Best format by reader type

  • Pick the book if you want Orwell’s exact wording and the strongest version of the satire.
  • Pick the movie if you want a quick visual summary after reading.
  • Pick the audiobook if you want the same story on Audible while commuting or doing chores.
  • Pick the ebook on Kindle if you want to move through the short chapters on a screen.
  • Pick 1984 if you want the closest companion read.
  • Pick Candide if you want satire that is lighter on its feet but still pointed.

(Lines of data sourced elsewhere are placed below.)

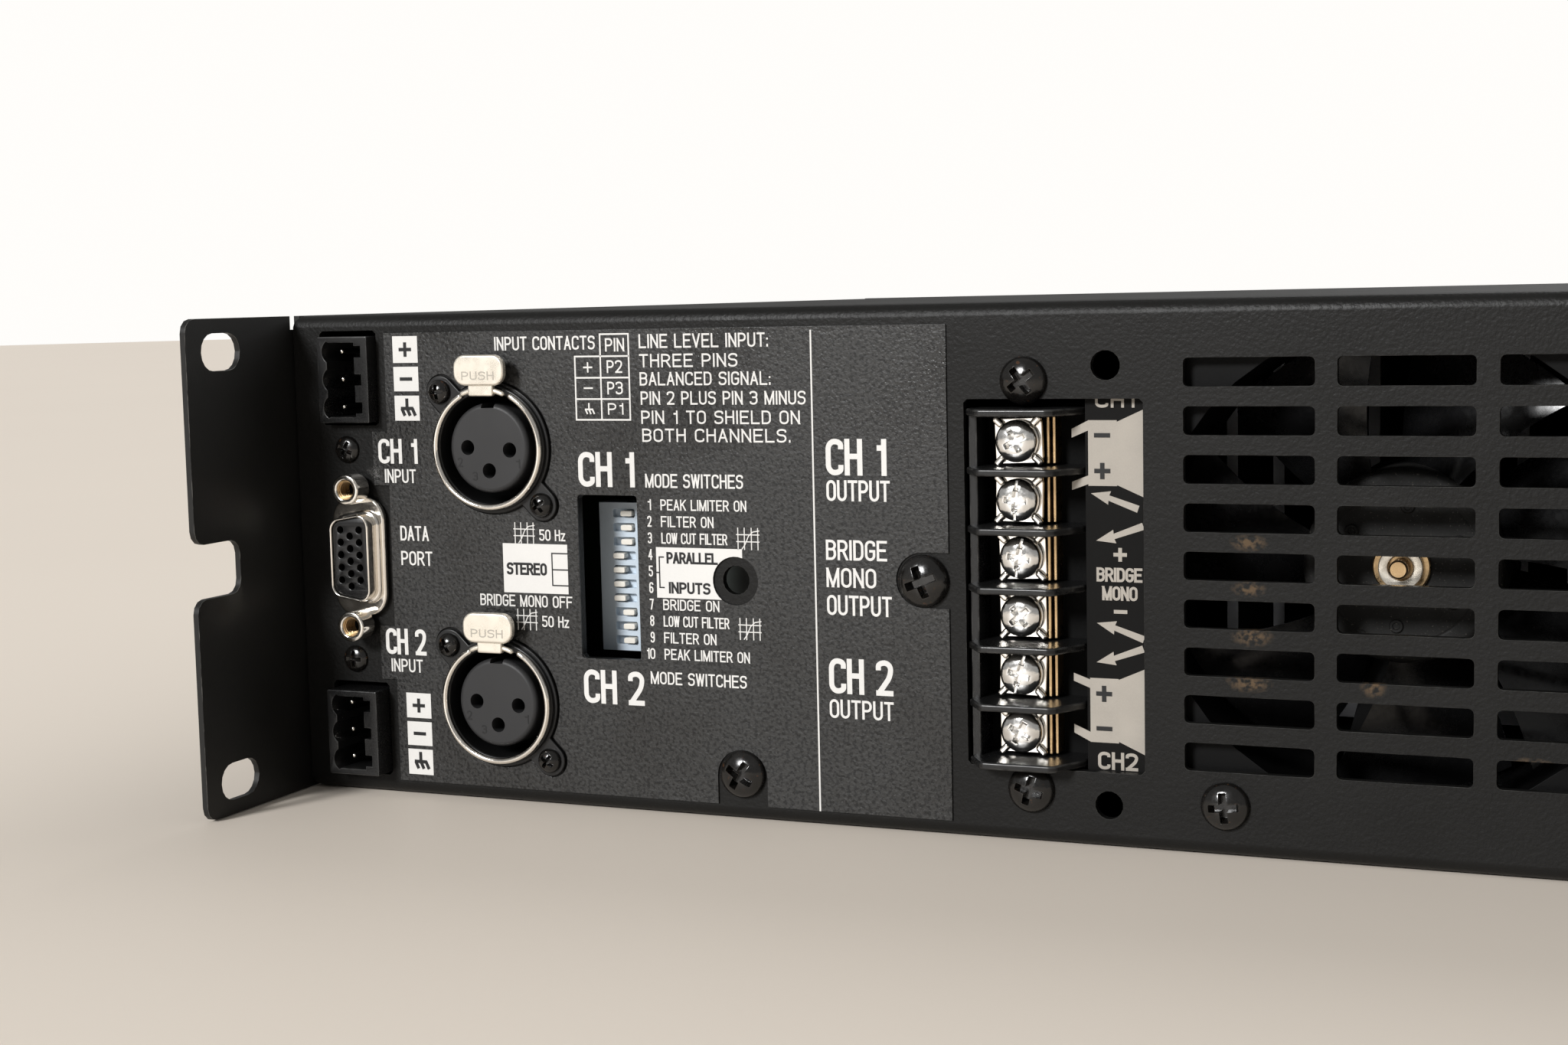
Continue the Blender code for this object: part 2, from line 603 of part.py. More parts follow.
def legend_plates(film):
    """The printed overlay around the inputs, and the recessed plate beside the terminals."""
    bm = bmesh.new()
    left, right, low, high = rear_x(20.2 * MM), rear_x(127.0 * MM), 2.8 * MM, 84.6 * MM
    add_prism(bm, rectangle(right, left, low, high), REAR_Y + GAP, REAR_Y + 2 * GAP)
    overlay = make("control_overlay", bm, film)
    front, back = REAR_Y + SHEET, REAR_Y - SHEET
    holes = bmesh.new()
    window = (rear_x(DIP_WINDOW_CENTRE[0]), DIP_WINDOW_CENTRE[1])
    add_prism(holes, rounded_rectangle(window, DIP_WINDOW_SIZE, 0.6 * MM, 1), back, front)
    add_prism(holes, circle((rear_x(88.6 * MM), 41.5 * MM), 4.2 * MM, 20), back, front)
    add_prism(holes, arch((rear_x(89.05 * MM), 7.6 * MM), 4.65 * MM, "down"), back, front)
    add_prism(holes, arch((rear_x(122.4 * MM), 42.6 * MM), 4.6 * MM, "right"), back, front)
    for place in XLR_CENTRES:
        x, z = rear_x(place[0]), place[1]
        outline = circle((x, z), XLR_FLANGE_RADIUS + 0.4 * MM, 28)
        for side in (1, -1):
            lobe = (x + side * XLR_LOBE_OFFSET, z + side * XLR_LOBE_OFFSET)
            outline = outline + circle(lobe, XLR_LOBE_RADIUS + 0.4 * MM, 14)
        add_prism(holes, hull(outline), back, front)
    cut(overlay, holes)

    bm = bmesh.new()
    plate = rectangle(rear_x(161.5 * MM), rear_x(BLOCK_RIGHT_U) - GAP, 12.0 * MM, 73.5 * MM)
    add_prism(bm, plate, REAR_Y - 3.0 * MM, REAR_Y - 2.0 * MM)
    make("output_legend_plate", bm, film)


def arch(centre, radius, open_side):
    """A round notch whose straight sides run off past the overlay's edge."""
    x, z = centre
    far = 3.0 * radius
    if open_side == "down":
        return arc(centre, radius, 0, 180, 10) + [(x - radius, z - far), (x + radius, z - far)]
    return arc(centre, radius, -90, 90, 10)[::-1] + [(x - far, z - radius), (x - far, z + radius)]


# Fan ------------------------------------------------------------------------

def fan(plastic, dark):
    """An 80 mm exhaust fan: square frame with a spider, and a bladed rotor on a Y axis."""
    location = rear_point(FAN_CENTRE)
    bm = bmesh.new()
    add_prism(bm, rounded_rectangle((0.0, 0.0), (FAN_SIZE, FAN_SIZE), 3.0 * MM, 2), FAN_BACK, FAN_FRONT)
    frame = make("fan_frame", bm, plastic, location, smooth=True)
    bore = bmesh.new()
    add_turned(bore, ((FAN_BORE_RADIUS, FAN_BACK - MM), (FAN_BORE_RADIUS, FAN_FRONT + MM)), 40)
    cut(frame, bore)
    spider = bmesh.new()
    add_turned(spider, ((16.0 * MM, FAN_BACK), (16.0 * MM, FAN_BACK + 3.0 * MM)), 24)
    unite(frame, spider)
    for index, angle in enumerate((45.0, 165.0, 285.0)):
        strut = bmesh.new()
        along = (math.cos(math.radians(angle)), math.sin(math.radians(angle)))
        across = (-along[1], along[0])
        corners = []
        for distance, side in ((14, -1), (39, -1), (39, 1), (14, 1)):
            offset = side * 2.5 * MM
            corners.append((along[0] * distance * MM + across[0] * offset,
                            along[1] * distance * MM + across[1] * offset))
        add_prism(strut, corners, FAN_BACK + 0.2 * MM, FAN_BACK + 2.8 * MM)
        combine(frame, helper("fan_strut_%d" % index, strut, location), "UNION")

    bm = bmesh.new()
    profile = ((HUB_RADIUS, -24.0 * MM), (HUB_RADIUS, -9.8 * MM), (HUB_RADIUS - 0.8 * MM, -9.0 * MM),
               (4.4 * MM, -9.0 * MM), (4.4 * MM, -8.2 * MM), (1.5 * MM, -8.2 * MM), (1.5 * MM, -4.6 * MM))
    add_turned(bm, profile, 28)
    rotor = make("fan_rotor", bm, dark, location, smooth=True)
    blades = bmesh.new()
    for index in range(BLADE_COUNT):
        add_blade(blades, 2 * math.pi * index / BLADE_COUNT)
    unite(rotor, blades)


def add_blade(bm, start):
    """One blade. It widens outward, and its leading edge lies nearer the panel."""
    stations, chords, half_thickness = 3, 4, 0.5 * MM
    grids = []
    for side in (-1, 1):
        grid = []
        for i in range(stations + 1):
            part = i / stations
            radius = 14.6 * MM + (BLADE_RADIUS - 14.6 * MM) * part
            spread = math.radians(40.0 + 4.0 * part)
            row = []
            for j in range(chords + 1):
                across = j / chords
                angle = start + spread * (across - 0.5) + math.radians(10.0) * part
                level = -22.5 * MM + 12.5 * MM * across + 1.2 * MM * math.sin(math.pi * across)
                row.append(bm.verts.new((radius * math.cos(angle), level + side * half_thickness,
                                         radius * math.sin(angle))))
            grid.append(row)
        grids.append(grid)
    under, over = grids
    for grid in grids:
        for near, far in zip(grid, grid[1:]):
            for j in range(chords):
                bm.faces.new((near[j], near[j + 1], far[j + 1], far[j]))
    for i in range(stations):
        for j in (0, chords):
            bm.faces.new((under[i][j], under[i + 1][j], over[i + 1][j], over[i][j]))
    for j in range(chords):
        for i in (0, stations):
            bm.faces.new((under[i][j], under[i][j + 1], over[i][j + 1], over[i][j]))


# Mains inlet and front controls ---------------------------------------------

def mains_inlet(black):
    """A three-pin appliance inlet with its flange on the rear panel."""
    location = rear_point(INLET_CENTRE)
    bm = bmesh.new()
    add_prism(bm, rounded_rectangle((0.0, 0.0), INLET_FLANGE, 3.0 * MM, 3), GAP, 2.6 * MM)
    inlet = make("mains_inlet", bm, black, location)
    body = bmesh.new()
    add_prism(body, rectangle(-INLET_BODY[0] / 2, INLET_BODY[0] / 2, -INLET_BODY[1] / 2, INLET_BODY[1] / 2),
              -INLET_DEPTH - 2.0 * MM, 1.5 * MM)
    unite(inlet, body)
    half_x, half_z, chamfer = INLET_CAVITY[0] / 2, INLET_CAVITY[1] / 2, 4.5 * MM
    outline = [(-half_x, -half_z), (half_x, -half_z), (half_x, half_z - chamfer)]
    outline += [(half_x - chamfer, half_z), (-half_x + chamfer, half_z), (-half_x, half_z - chamfer)]
    cavity = bmesh.new()
    add_prism(cavity, outline, -INLET_DEPTH, 4.0 * MM)
    cut(inlet, cavity)


def gain_knobs(black):
    """Two control knobs, each with the shaft that it turns. The axis runs along Y."""
    for number, place in enumerate(KNOB_CENTRES, 1):
        bm = bmesh.new()
        profile = ((3.0 * MM, 14.0 * MM), (3.0 * MM, -1.0 * MM), (KNOB_RADIUS, -1.0 * MM),
                   (KNOB_RADIUS, -4.0 * MM), (KNOB_RADIUS - 1.5 * MM, -5.0 * MM),
                   (KNOB_RADIUS - 2.3 * MM, -KNOB_REACH + 0.8 * MM), (KNOB_RADIUS - 3.1 * MM, -KNOB_REACH))
        add_turned(bm, profile, 28)
        make("gain_knob_%d" % number, bm, black, (place[0], FRONT_Y, place[1]), smooth=True)


def power_switch(black):
    """A rocker switch: bezel with its housing, and the rocker on an X axis."""
    location = (ROCKER_CENTRE[0], FRONT_Y, ROCKER_CENTRE[1])
    bm = bmesh.new()
    add_prism(bm, rounded_rectangle((0.0, 0.0), ROCKER_BEZEL, 1.5 * MM, 2), -2.2 * MM, -GAP)
    bezel = make("rocker_frame", bm, black, location)
    housing = bmesh.new()
    outline = rounded_rectangle((0.0, 0.0), (17.6 * MM, 25.6 * MM), 0.5 * MM, 1)
    add_prism(housing, outline, -1.0 * MM, 20.0 * MM)
    unite(bezel, housing)
    well = bmesh.new()
    half_x, half_z = ROCKER_OPENING[0] / 2, ROCKER_OPENING[1] / 2
    add_prism(well, rectangle(-half_x, half_x, -half_z, half_z), -4.0 * MM, 12.0 * MM)
    cut(bezel, well)

    reach, width = 8.6 * MM, ROCKER_OPENING[0] - 0.8 * MM
    sides = [(-5.2 * MM, reach), (-2.4 * MM, 0.0), (-5.2 * MM, -reach), (3.0 * MM, -reach + 1.2 * MM)]
    sides += [(4.5 * MM, 0.0), (3.0 * MM, reach - 1.2 * MM)]
    cosine, sine = math.cos(ROCKER_REST_ANGLE), math.sin(ROCKER_REST_ANGLE)
    profile = [(y * cosine - z * sine, y * sine + z * cosine) for y, z in sides]
    bm = bmesh.new()
    add_prism(bm, profile, -width / 2, width / 2, "X")
    make("rocker", bm, black, (location[0], FRONT_Y + 1.5 * MM, location[2]))


# Inside ---------------------------------------------------------------------

def insides(board, aluminium, copper, sleeve):
    """Circuit boards, heatsink, transformer and reservoir capacitors."""
    bm = bmesh.new()
    add_box(bm, (-90.0 * MM, -150.0 * MM, 8.0 * MM), (205.0 * MM, 120.0 * MM, 9.6 * MM))
    make("main_board", bm, board)
    bm = bmesh.new()
    add_box(bm, (100.0 * MM, REAR_Y - 24.0 * MM, 3.0 * MM), (212.0 * MM, REAR_Y - 22.4 * MM, 84.0 * MM))
    make("input_board", bm, board)

    bm = bmesh.new()
    low, high = (-20.0 * MM, -60.0 * MM, 12.0 * MM), (58.0 * MM, 110.0 * MM, 18.0 * MM)
    add_box(bm, low, high)
    heatsink = make("heatsink", bm, aluminium)
    fins = bmesh.new()
    for index in range(10):
        x = low[0] + index * 8.4 * MM
        add_box(fins, (x, low[1], high[2] - MM), (x + 2.0 * MM, high[1], 82.0 * MM))
    unite(heatsink, fins)

    bm = bmesh.new()
    core = rounded_rectangle((-150.0 * MM, -10.0 * MM), (110.0 * MM, 110.0 * MM), 50.0 * MM, 6)
    add_prism(bm, core, 2.0 * MM, 62.0 * MM, "Z")
    make("transformer", bm, copper)
    for number, y in ((1, -120.0 * MM), (2, -80.0 * MM)):
        bm = bmesh.new()
        add_prism(bm, circle((130.0 * MM, y), 17.0 * MM, 20), 10.0 * MM, 60.0 * MM, "Z")
        make("capacitor_%d" % number, bm, sleeve, smooth=True)


# Build ----------------------------------------------------------------------

def main():
    for thing in list(bpy.data.objects):
        bpy.data.objects.remove(thing, do_unlink=True)
    paint = surface("black_paint", (0.022, 0.022, 0.023), 0.5)
    front_paint = surface("front_paint", (0.03, 0.03, 0.032), 0.45)
    film = surface("legend_film", (0.05, 0.05, 0.052), 0.6)
    black = surface("black_plastic", (0.012, 0.012, 0.013), 0.4)
    grey = surface("grey_plastic", (0.08, 0.08, 0.085), 0.5)
    nickel = surface("nickel", (0.78, 0.76, 0.72), 0.2, 1.0)
    cream = surface("cream_plastic", (0.85, 0.82, 0.72), 0.4)
    blue = surface("pale_blue_plastic", (0.5, 0.62, 0.75), 0.4)
    dark = surface("fan_plastic", (0.02, 0.02, 0.021), 0.3)
    foam = surface("foam", (0.02, 0.02, 0.02), 0.9)
    board = surface("circuit_board", (0.02, 0.12, 0.05), 0.4)
    aluminium = surface("aluminium", (0.75, 0.75, 0.76), 0.35, 1.0)
    copper = surface("winding_tape", (0.3, 0.16, 0.05), 0.5)
    sleeve = surface("capacitor_sleeve", (0.02, 0.03, 0.08), 0.35)

    case_plates(paint)
    side_panels(paint)
    rear_panel(paint)
    front_panel(front_paint)
    air_filter(foam)
    for number, place in enumerate(XLR_CENTRES, 1):
        xlr_socket(number, place, black, nickel, grey, cream)
    input_headers(black)
    data_port(nickel, grey)
    mode_switch(blue, cream)
    terminal_block(black)
    terminal_hardware(nickel)
    legend_plates(film)
    fan(black, dark)
    mains_inlet(black)
    gain_knobs(black)
    power_switch(black)
    insides(board, aluminium, copper, sleeve)


main()
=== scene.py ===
"""Looks of a two-channel 2U rack power amplifier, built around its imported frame.

Places on the connector panel are in millimetres: u from the panel's left end seen from
behind, v above the base, and w out of the panel's face.
"""

import json
import math

import bmesh
import bpy
from mathutils import Matrix, Vector


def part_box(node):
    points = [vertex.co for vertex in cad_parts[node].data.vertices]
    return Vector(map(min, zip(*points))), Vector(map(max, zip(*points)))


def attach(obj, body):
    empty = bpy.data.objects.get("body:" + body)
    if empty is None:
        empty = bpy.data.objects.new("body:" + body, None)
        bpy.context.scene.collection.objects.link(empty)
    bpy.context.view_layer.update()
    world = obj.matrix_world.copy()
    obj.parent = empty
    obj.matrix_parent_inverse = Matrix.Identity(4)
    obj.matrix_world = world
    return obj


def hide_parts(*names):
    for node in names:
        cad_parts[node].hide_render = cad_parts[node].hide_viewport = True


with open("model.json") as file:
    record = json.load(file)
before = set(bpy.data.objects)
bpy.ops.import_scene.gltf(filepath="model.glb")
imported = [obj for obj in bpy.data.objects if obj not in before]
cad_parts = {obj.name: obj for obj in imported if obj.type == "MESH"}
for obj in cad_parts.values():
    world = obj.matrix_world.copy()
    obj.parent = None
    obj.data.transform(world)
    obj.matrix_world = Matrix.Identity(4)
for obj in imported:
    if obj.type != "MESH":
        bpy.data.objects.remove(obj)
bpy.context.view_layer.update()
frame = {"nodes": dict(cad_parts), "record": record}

MM = 0.001
NODES = frame["nodes"]
RECORD = frame["record"]
BODY_OF = {node: body for body, members in RECORD["behaviour"]["bodies"].items() for node in members}
SLOT_OF = {part["node"]: part["material_slot"] for part in RECORD["subparts"]}
REAR_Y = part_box("rear_panel")[1].y
LEFT_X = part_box("right_side_panel")[0].x
SIDES_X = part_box("left_side_panel")[0].x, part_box("right_side_panel")[1].x
FRONT_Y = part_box("front_panel")[0].y
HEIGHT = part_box("front_panel")[1].z
FILM_TOP = 0.35
INK = 0.05
PRINT_LEVEL = 0.02
SPARE_HOLE = (88.6, 41.5)
SPARE_HOLE_RADIUS = 4.2
LOBE_REACH = 10.0 * math.sqrt(2.0)
CUT_RADIUS, CUT_LOBE = 11.95, 3.15
SHARP_ANGLE = 40.0
MARK_COLOUR = (0.09, 0.06, 0.035)
STROKE_WEIGHT = 0.128
BOLD_WEIGHT = 0.15


def rear(u, v, w=0.0):
    """World point of a place on the connector panel."""
    return Vector((LEFT_X - u * MM, REAR_Y + w * MM, v * MM))


def front(x, z, w=0.0):
    """World point of a place on the front panel, w out of its face."""
    return Vector((x * MM, FRONT_Y - w * MM, z * MM))


def upper(x, y, w=0.0):
    """World point of a place on the top cover, w above it."""
    return Vector((x * MM, y * MM, HEIGHT + w * MM))


def left_side(y, z, w=0.0):
    return Vector((SIDES_X[0] - w * MM, y * MM, z * MM))


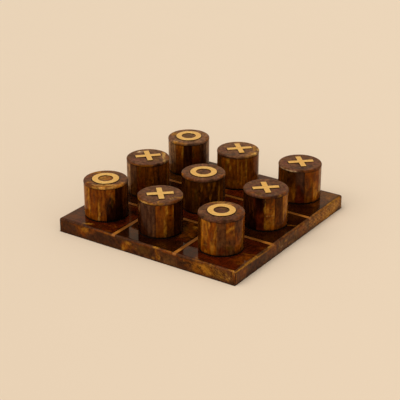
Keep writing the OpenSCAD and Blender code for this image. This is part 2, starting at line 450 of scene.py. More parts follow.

This is also why Animal Farm keeps getting paired with other short political books. It is easy to read, but it is not easy to forget. That combination makes it a useful starting point for readers who like stories that are clear on the surface and tougher underneath.

Final verdict

If you are deciding between Animal Farm and the movie adaptation, the book should come first. It gives you the full force of Orwell’s point, and the movie works better once you already know the material. For readers who want more books in the same lane, 1984 is the closest follow-up, Fahrenheit 451 is the most accessible next step, Brave New World is the colder systems-based choice, Lord of the Flies shifts the focus to group behavior, Candide scratches the satirical-fable itch, and The Handmaid’s Tale brings the same concern for power into a more modern register.

If you only choose one follow-up, make it 1984. If you want one classic that feels shorter and sharper than a typical dystopian novel, make it Candide. If you want the story in another format, read first and watch later.